Da oggi i Centri d’identificazione e di espulsione diventano off limits. Non potranno più accedere per ispezioni istituzionali né parlamentari né consiglieri regionali. L’ha confermato al Fattoquotidiano.it l’ufficio stampa del Viminale. Il nuovo regolamento è subentrato ieri, dopo la diffusione di una circolare riservata firmata dal Ministro dell’Interno Roberto Maroni, con la quale si istituisce una sorta di legge speciale per cui a fronte dell’emergenza profughi viene impedito l’accesso ai Cie a chiunque, tranne che a rappresentanti di associazioni accreditate con il ministero. Porte aperte quindi solo ad Amnesty International, Alto Commissariato Onu per i Rifugiati e Caritas. Ma solo dopo una richiesta scritta e comunicata in anticipo. Le nuove norme rendono di fatto molto più difficile appurare le condizioni di vita dei reclusi all’interno delle strutture d’identificazione.
Le prime conseguenze del regolamento si sono viste nel primo pomeriggio a Bologna. Una delegazione composta dai consiglieri regionali Gian Guido Naldi e Monica Donini ha chiesto invano di poter entrare al Cie per un’ispezione. Il rifiuto è arrivato dopo una trattativa di mezz’ora.

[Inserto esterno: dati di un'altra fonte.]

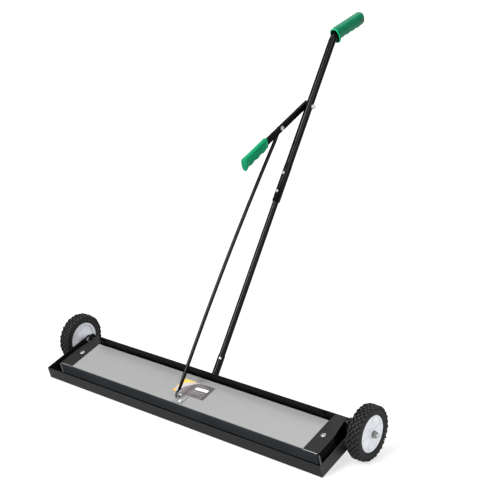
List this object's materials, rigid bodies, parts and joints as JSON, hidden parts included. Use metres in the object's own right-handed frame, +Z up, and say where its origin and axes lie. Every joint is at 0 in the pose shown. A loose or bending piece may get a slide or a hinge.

Nel Cie non è riuscito ad accedere neanche Raffaele Salinari, rappresentante dell’associazione “Terres des hommes” riconosciuta dall’Alto Commissariato dell’Onu per i rifugiati. “Fino a ieri Salinari poteva presentarsi al Cie senza neanche annunciare la visita – dice il consigliere Donini – invece oggi anche a lui è stato impedito di entrare, perché sprovvisto di una richiesta scritta”.
“Siamo di fronte a un sopruso – denuncia Naldi, di Sinistra Ecologia e Libertà – finora ci è stato impedito di verificare le condizioni di questa struttura sulla base di una circolare illegale”. E anticipa: “Siamo pronti a discuterne anche in consiglio regionale. Siamo convinti che occorra un’iniziativa di tipo istituzionale oltre che politico, affinché non venga negata la facoltà di vedere cosa succede in questi luoghi”. E Donini conferma: “Una legge regionale del 2004 consente alla Regione di acquisire costantemente informazioni sull’ingresso negli attuali Cie, e riconosce il diritto a tutte le persone presenti nel territorio dell’Emilia Romagna, quindi anche quelle dentro i Cie, l’accesso ai servizi socio sanitari”. Secondo la Donini, inoltre, il mancato ingresso delle istituzioni rende di fatto i Cie “dei luoghi al di fuori di ogni giurisdizione. Veri e propri buchi neri”.
Non è la prima volta che fuori dal filo spinato del centro di via Mattei a Bologna si scatenano le proteste per le scarse informazioni sulla vita delle persone rinchiuse. Un mese fa, in occasione dello sciopero dei migranti del 1 marzo, un gruppo di attivisti aveva superato la prima recinzione ottenendo l’accesso di una delegazione. Sull’onda delle loro manifestazioni, inoltre, alcuni tunisini reclusi avevano dato fuoco a dei materassi.